**EXERCISE REQUIREMENTS:**
Copy every line from the material below that holds "parts".
++++++
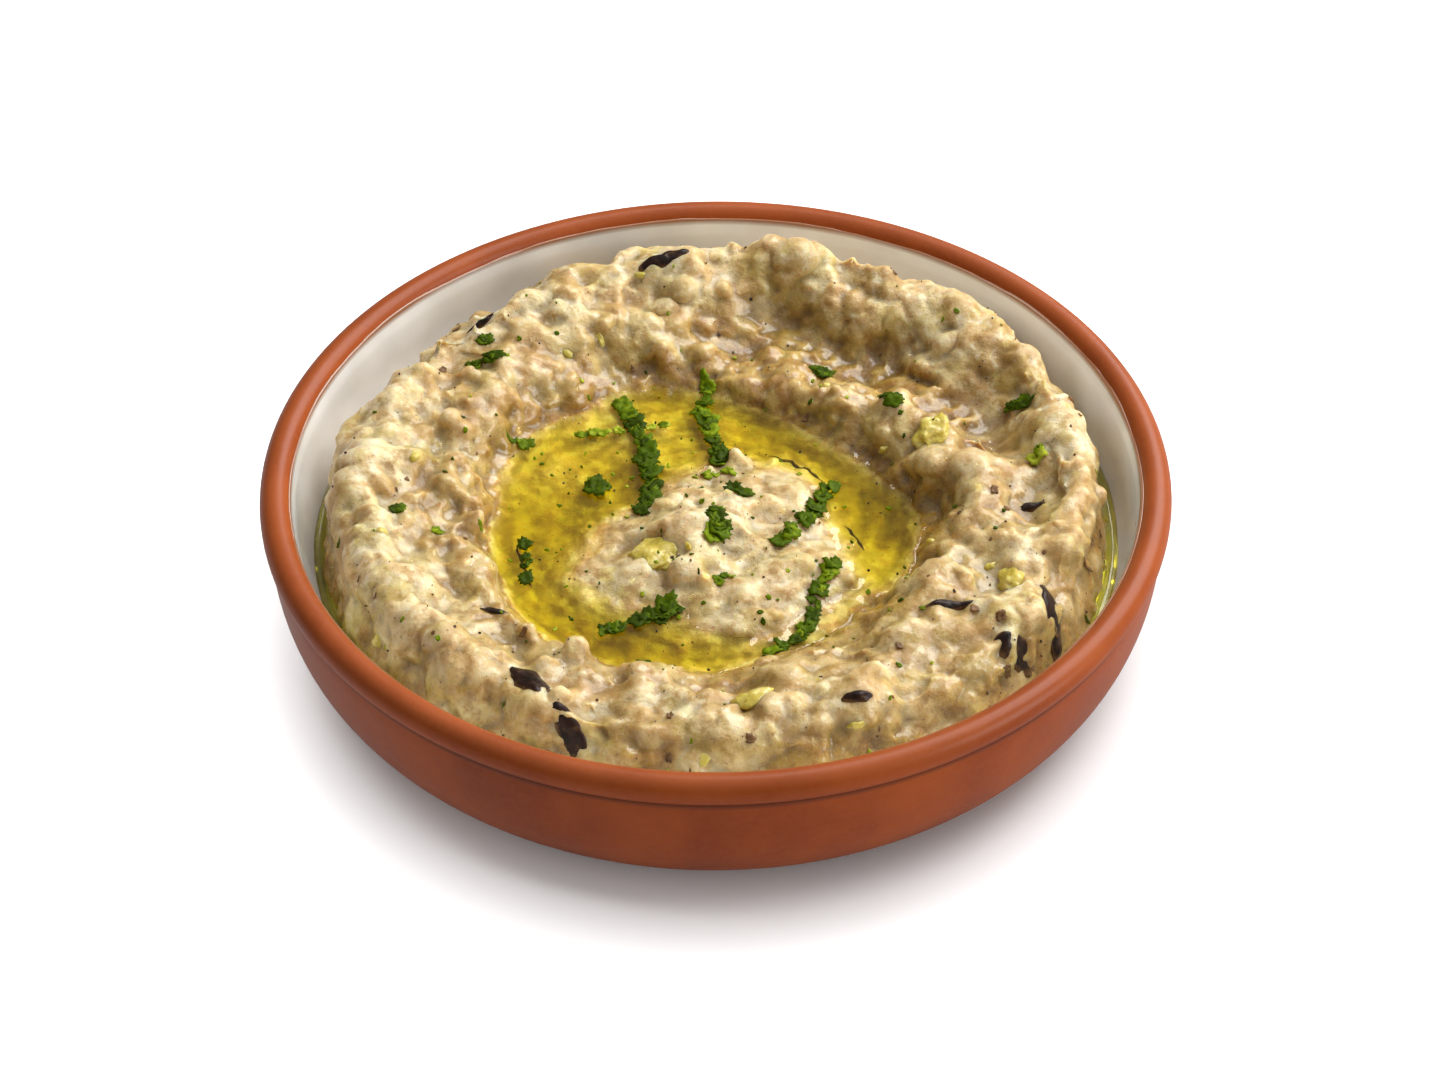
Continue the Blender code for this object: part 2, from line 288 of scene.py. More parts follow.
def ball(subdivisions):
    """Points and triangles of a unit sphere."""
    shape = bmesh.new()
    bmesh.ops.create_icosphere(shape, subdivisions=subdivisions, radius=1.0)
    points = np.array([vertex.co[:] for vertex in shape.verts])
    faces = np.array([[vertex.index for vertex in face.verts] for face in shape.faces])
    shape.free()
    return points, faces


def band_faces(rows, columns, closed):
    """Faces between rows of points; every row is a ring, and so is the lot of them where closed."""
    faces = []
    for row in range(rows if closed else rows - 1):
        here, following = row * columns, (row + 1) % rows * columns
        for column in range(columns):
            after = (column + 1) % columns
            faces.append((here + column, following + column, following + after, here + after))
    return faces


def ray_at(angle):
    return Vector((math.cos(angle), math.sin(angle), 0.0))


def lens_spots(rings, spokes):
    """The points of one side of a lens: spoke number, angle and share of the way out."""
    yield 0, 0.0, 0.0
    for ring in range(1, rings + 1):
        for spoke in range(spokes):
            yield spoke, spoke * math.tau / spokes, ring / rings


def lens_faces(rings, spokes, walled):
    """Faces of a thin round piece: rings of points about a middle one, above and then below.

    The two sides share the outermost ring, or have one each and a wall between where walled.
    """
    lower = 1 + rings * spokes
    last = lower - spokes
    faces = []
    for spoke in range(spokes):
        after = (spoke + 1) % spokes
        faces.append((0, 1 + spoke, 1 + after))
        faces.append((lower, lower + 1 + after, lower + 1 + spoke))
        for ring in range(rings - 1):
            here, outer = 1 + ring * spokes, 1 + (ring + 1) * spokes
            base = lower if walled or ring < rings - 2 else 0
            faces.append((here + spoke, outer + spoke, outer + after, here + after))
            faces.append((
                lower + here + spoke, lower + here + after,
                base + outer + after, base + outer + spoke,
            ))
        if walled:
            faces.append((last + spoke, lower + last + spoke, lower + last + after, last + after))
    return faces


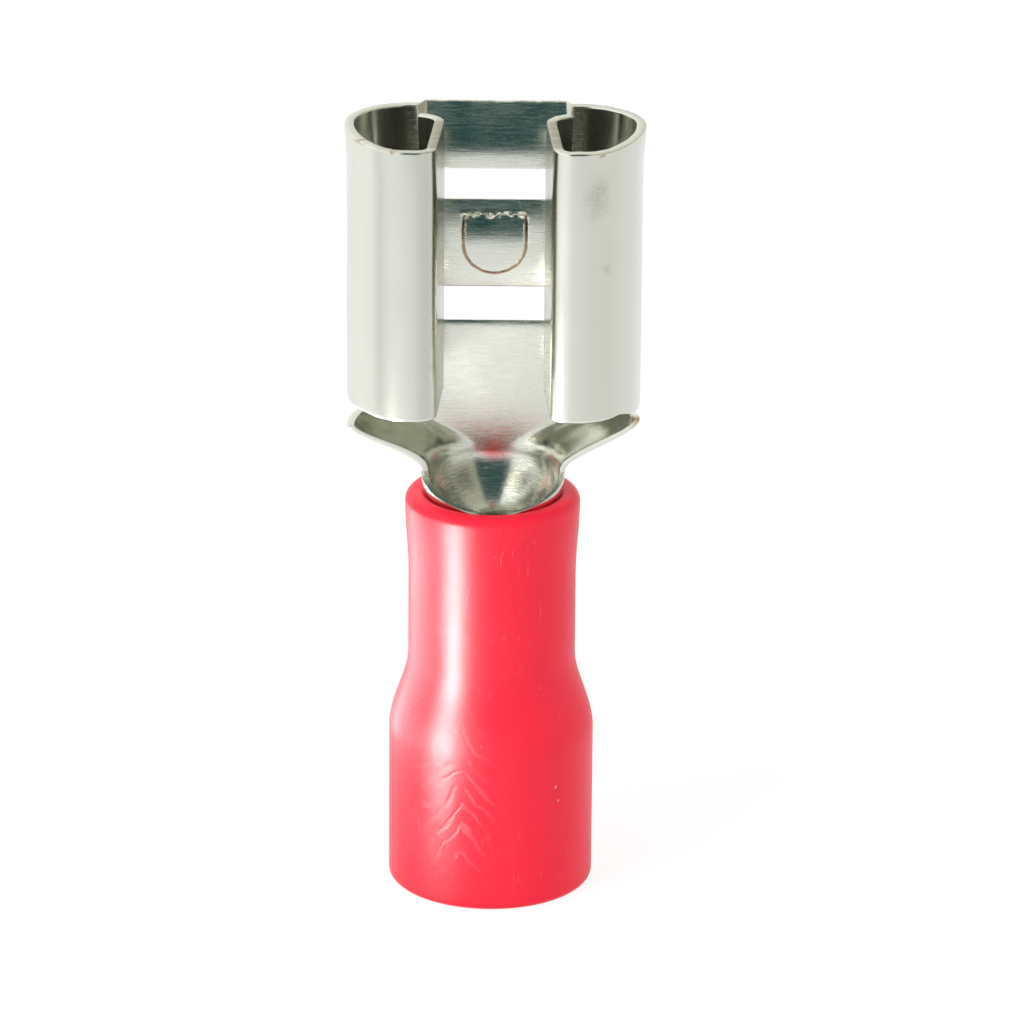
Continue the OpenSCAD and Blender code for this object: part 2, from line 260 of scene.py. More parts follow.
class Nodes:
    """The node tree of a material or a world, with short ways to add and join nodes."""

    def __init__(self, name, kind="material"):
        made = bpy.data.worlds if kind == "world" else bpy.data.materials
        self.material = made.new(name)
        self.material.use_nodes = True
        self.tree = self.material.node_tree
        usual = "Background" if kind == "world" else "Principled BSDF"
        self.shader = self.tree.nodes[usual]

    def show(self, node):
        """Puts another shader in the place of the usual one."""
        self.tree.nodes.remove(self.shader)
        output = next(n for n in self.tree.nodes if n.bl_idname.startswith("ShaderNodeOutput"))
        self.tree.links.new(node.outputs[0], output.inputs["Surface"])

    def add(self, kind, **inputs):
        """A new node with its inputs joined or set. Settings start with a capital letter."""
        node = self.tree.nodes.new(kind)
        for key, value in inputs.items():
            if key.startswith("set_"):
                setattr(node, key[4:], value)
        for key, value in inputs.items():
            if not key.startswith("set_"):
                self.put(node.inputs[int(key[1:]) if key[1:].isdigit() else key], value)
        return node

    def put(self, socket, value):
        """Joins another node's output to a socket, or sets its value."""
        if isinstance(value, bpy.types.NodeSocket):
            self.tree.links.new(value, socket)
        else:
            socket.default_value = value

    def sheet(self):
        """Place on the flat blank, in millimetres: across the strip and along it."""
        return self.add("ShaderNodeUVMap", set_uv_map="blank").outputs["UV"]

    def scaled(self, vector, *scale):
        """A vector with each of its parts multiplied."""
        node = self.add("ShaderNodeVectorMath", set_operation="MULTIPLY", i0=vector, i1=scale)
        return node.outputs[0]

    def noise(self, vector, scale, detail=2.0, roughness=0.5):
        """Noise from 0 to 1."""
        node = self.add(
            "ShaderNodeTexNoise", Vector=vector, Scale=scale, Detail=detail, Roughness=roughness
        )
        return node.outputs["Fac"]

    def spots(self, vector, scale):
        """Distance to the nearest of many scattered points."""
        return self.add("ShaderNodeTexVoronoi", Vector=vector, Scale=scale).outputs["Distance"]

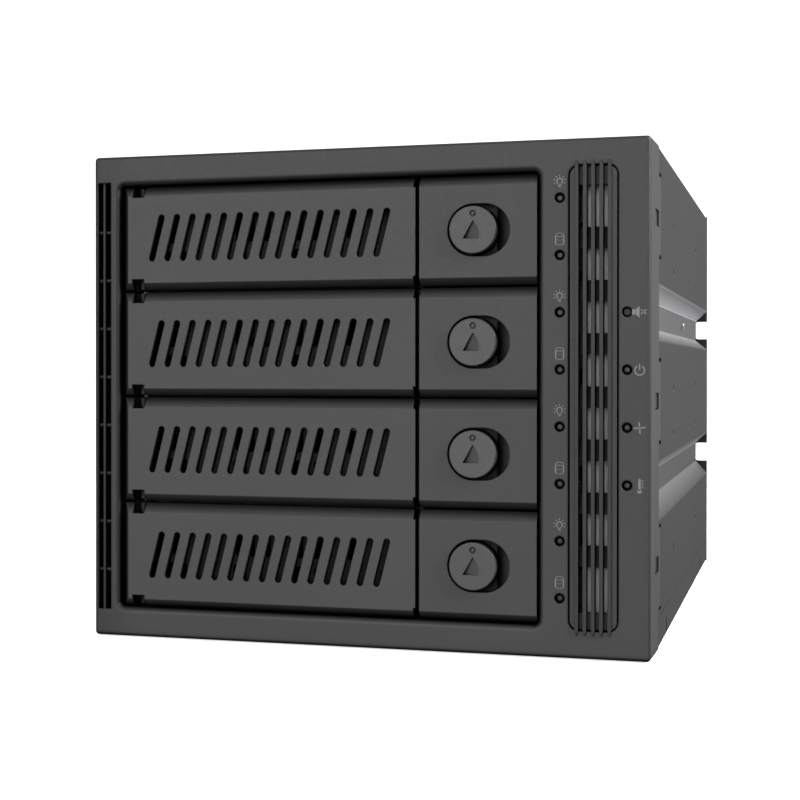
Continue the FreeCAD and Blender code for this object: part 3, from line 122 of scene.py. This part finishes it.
++++++
**ANSWER FOR THIS EXERCISE:**
Continue the Blender code for this object: part 2, from line 288 of scene.py. More parts follow.
Continue the OpenSCAD and Blender code for this object: part 2, from line 260 of scene.py. More parts follow.
        """A vector with each of its parts multiplied."""